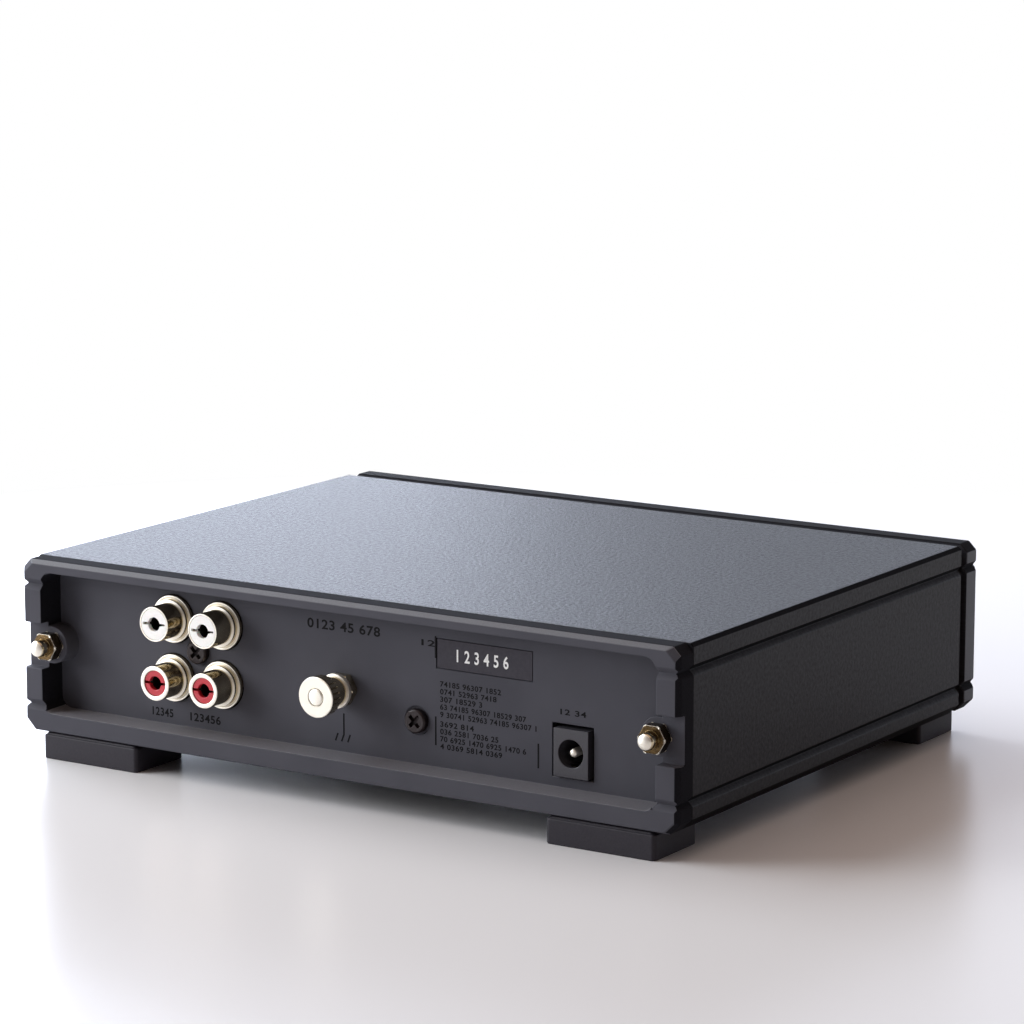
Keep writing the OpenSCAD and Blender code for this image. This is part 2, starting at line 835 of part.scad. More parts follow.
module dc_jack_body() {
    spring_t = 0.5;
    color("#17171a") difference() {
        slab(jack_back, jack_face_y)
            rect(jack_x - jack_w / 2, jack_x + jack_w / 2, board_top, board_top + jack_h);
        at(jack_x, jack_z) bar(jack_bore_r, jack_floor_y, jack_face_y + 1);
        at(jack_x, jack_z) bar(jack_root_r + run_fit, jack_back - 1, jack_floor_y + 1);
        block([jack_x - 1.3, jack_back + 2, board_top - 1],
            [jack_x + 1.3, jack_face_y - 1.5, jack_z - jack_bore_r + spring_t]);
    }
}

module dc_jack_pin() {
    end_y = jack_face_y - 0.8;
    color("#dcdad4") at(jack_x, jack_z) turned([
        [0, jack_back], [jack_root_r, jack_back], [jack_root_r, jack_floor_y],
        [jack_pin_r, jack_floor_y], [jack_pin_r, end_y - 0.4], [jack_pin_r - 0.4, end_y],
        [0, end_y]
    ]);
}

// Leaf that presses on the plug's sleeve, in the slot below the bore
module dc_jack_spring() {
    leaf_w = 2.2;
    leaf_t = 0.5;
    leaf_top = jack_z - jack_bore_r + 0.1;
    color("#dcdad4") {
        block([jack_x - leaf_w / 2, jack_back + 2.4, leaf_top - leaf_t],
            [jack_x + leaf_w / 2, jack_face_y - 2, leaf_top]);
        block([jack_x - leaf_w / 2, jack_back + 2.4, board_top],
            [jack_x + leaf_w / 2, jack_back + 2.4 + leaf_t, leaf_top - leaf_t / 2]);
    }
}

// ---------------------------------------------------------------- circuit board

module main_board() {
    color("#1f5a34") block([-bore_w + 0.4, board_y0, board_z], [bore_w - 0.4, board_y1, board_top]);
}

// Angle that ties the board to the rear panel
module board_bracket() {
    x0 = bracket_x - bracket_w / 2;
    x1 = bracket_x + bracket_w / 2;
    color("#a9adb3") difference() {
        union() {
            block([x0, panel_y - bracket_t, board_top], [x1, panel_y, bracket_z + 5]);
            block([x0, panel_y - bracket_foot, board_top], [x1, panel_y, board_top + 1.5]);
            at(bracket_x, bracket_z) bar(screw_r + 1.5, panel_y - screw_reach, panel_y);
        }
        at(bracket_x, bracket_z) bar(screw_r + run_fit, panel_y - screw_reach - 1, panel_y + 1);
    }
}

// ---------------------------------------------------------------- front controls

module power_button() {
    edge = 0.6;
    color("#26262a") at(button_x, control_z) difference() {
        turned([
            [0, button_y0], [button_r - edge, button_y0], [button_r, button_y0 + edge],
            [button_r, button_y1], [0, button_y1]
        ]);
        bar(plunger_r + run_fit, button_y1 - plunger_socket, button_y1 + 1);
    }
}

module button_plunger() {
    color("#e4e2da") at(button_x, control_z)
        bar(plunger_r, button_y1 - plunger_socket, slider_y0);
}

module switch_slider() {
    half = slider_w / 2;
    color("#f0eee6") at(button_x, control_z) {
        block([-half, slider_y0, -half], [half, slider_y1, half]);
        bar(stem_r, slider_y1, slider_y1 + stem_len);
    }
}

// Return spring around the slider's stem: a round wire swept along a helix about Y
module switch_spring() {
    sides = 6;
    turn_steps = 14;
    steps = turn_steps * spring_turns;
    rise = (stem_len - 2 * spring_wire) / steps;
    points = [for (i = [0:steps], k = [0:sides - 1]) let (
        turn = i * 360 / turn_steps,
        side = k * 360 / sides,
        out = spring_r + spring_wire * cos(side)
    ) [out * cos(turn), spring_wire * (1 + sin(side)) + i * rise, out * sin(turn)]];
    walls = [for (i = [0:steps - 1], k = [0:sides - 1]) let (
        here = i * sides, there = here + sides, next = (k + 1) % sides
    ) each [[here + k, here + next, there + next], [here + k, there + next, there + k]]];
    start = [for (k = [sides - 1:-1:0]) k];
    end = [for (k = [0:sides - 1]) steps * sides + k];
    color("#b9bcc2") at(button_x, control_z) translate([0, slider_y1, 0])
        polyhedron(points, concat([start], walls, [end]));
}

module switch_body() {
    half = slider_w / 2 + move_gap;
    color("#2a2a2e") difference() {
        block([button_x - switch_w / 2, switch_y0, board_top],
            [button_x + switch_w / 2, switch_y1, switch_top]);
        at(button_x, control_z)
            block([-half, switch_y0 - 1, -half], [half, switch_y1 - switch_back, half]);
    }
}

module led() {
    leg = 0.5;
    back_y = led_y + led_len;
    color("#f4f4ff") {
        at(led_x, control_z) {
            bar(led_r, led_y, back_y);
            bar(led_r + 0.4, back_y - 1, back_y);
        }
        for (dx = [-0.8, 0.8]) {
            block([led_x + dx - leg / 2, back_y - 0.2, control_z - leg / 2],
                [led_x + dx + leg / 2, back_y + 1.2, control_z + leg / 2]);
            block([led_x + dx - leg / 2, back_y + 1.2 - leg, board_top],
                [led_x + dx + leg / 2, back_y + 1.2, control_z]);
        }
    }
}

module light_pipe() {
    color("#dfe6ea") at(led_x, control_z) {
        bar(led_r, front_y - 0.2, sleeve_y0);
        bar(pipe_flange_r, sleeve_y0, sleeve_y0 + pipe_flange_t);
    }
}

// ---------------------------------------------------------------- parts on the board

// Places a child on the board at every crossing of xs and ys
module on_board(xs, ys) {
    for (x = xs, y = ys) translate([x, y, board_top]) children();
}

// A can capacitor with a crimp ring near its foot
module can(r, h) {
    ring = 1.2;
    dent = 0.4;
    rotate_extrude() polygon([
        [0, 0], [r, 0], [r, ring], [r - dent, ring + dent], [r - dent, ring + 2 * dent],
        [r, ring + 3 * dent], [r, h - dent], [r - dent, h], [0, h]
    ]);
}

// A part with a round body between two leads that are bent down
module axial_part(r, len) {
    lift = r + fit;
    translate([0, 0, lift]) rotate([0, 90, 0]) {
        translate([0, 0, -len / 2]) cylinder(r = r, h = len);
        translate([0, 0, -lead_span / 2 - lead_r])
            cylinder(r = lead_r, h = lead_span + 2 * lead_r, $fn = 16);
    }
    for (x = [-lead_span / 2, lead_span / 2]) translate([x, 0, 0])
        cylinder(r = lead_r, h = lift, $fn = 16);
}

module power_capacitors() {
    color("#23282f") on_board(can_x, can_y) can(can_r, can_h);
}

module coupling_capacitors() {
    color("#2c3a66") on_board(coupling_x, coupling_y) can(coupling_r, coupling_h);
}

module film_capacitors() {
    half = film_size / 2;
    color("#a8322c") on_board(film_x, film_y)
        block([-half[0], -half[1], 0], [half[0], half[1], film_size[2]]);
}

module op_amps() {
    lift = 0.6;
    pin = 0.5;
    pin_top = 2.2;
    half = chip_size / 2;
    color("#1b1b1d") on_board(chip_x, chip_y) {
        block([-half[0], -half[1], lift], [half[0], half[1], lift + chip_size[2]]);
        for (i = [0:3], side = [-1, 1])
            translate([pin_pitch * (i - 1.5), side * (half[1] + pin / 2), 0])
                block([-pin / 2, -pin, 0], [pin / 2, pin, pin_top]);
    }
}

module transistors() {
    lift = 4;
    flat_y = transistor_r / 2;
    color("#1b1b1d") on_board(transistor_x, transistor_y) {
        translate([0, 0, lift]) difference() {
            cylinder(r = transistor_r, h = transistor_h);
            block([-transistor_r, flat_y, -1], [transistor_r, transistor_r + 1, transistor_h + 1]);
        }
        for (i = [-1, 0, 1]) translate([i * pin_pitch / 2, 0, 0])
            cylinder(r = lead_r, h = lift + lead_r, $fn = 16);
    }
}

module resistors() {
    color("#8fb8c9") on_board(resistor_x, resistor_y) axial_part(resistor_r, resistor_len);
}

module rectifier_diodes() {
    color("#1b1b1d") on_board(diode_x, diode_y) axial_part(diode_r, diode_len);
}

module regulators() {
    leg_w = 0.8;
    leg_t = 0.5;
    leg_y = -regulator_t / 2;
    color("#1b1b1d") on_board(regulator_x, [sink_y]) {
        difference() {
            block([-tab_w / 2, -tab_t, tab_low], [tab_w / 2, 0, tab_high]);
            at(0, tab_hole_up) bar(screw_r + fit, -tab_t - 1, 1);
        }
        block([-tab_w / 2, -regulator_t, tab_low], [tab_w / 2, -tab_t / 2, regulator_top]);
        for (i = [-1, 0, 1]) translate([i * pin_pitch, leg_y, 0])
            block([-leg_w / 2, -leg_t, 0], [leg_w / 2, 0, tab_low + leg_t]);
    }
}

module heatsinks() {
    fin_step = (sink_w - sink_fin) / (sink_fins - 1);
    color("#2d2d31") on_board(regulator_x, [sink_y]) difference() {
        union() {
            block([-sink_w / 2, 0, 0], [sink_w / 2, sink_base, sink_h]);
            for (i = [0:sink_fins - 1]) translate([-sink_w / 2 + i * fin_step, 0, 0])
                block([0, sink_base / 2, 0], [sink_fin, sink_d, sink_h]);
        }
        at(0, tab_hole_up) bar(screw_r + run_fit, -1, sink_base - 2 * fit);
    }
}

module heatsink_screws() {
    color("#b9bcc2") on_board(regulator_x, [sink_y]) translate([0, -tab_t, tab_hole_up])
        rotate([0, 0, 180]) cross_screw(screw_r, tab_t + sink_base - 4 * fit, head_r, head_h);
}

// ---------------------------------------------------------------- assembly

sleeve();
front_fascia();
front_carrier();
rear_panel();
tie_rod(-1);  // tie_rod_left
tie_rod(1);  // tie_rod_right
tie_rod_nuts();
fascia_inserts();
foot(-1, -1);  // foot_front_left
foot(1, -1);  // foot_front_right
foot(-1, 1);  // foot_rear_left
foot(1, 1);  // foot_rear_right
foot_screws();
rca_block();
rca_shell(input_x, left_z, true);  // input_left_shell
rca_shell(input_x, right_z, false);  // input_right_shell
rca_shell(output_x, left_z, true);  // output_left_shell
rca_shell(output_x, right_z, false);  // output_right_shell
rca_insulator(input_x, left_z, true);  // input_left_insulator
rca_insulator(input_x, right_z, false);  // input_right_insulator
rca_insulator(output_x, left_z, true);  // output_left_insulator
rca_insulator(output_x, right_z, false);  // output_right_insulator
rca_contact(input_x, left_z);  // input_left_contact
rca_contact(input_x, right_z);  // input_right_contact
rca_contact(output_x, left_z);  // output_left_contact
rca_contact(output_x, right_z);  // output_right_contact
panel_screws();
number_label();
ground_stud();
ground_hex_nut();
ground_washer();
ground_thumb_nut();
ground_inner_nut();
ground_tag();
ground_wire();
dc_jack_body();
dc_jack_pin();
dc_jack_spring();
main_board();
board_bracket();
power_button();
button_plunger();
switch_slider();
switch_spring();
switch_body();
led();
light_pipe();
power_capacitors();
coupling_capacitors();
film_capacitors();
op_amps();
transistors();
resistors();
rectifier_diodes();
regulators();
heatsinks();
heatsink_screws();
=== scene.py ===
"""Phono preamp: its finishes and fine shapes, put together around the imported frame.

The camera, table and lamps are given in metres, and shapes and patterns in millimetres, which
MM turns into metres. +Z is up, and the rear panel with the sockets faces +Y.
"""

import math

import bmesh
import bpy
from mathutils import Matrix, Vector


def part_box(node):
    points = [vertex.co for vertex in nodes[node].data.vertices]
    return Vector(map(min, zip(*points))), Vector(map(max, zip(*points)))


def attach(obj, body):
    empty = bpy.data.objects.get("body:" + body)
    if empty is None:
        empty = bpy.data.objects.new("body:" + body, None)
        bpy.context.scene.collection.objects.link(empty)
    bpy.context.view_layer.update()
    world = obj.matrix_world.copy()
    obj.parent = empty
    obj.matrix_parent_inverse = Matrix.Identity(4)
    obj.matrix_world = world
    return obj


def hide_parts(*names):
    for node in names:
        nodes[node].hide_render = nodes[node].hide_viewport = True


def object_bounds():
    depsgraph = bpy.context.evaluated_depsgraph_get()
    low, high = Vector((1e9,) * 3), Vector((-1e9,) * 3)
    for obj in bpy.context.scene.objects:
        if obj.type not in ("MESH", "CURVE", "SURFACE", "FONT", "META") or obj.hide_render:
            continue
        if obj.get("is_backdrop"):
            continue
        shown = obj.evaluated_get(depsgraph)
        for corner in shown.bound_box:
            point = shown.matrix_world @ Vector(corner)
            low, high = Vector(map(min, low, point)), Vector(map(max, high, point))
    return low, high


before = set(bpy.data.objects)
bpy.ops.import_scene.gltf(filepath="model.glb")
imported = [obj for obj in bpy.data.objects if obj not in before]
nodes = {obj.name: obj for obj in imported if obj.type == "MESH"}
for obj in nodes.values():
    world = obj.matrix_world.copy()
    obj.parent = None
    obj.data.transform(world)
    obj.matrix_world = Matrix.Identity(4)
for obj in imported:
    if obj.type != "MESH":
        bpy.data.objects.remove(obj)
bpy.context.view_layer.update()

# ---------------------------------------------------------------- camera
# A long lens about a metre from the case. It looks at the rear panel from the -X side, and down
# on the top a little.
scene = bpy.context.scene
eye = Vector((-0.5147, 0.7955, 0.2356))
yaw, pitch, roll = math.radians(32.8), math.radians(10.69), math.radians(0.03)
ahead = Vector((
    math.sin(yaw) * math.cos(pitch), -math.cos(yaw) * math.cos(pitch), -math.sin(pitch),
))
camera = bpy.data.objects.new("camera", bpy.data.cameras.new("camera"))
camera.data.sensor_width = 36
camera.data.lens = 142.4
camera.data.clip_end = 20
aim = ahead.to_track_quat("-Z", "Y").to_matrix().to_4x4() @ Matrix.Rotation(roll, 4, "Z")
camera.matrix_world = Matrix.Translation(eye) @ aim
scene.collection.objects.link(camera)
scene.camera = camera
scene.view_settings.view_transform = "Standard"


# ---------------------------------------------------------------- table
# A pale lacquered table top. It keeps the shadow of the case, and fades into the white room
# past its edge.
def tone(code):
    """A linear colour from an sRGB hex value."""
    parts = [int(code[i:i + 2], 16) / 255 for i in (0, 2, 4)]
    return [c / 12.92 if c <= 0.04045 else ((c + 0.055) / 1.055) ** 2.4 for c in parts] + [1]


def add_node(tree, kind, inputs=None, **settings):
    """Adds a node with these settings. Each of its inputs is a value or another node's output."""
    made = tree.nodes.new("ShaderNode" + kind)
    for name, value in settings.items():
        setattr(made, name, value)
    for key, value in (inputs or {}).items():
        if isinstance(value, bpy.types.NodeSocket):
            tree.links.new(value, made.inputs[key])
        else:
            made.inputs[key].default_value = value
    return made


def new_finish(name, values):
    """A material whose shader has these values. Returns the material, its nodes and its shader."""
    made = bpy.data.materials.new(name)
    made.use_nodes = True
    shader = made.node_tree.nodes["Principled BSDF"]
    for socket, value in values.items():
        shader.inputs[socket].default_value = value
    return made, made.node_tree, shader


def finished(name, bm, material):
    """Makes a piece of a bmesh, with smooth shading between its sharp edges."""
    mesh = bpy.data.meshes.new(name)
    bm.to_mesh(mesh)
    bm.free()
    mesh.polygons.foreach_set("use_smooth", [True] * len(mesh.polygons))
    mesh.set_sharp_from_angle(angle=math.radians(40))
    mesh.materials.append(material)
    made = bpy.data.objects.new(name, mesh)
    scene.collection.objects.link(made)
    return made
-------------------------
## Prompt
Copy out exactly the lines from the one containing "before = set(bpy.data.objects)" to the one containing "obj.matrix_world = Matrix.Identity(4)", both ends inclusive.

## Result of this task
before = set(bpy.data.objects)
bpy.ops.import_scene.gltf(filepath="model.glb")
imported = [obj for obj in bpy.data.objects if obj not in before]
nodes = {obj.name: obj for obj in imported if obj.type == "MESH"}
for obj in nodes.values():
    world = obj.matrix_world.copy()
    obj.parent = None
    obj.data.transform(world)
    obj.matrix_world = Matrix.Identity(4)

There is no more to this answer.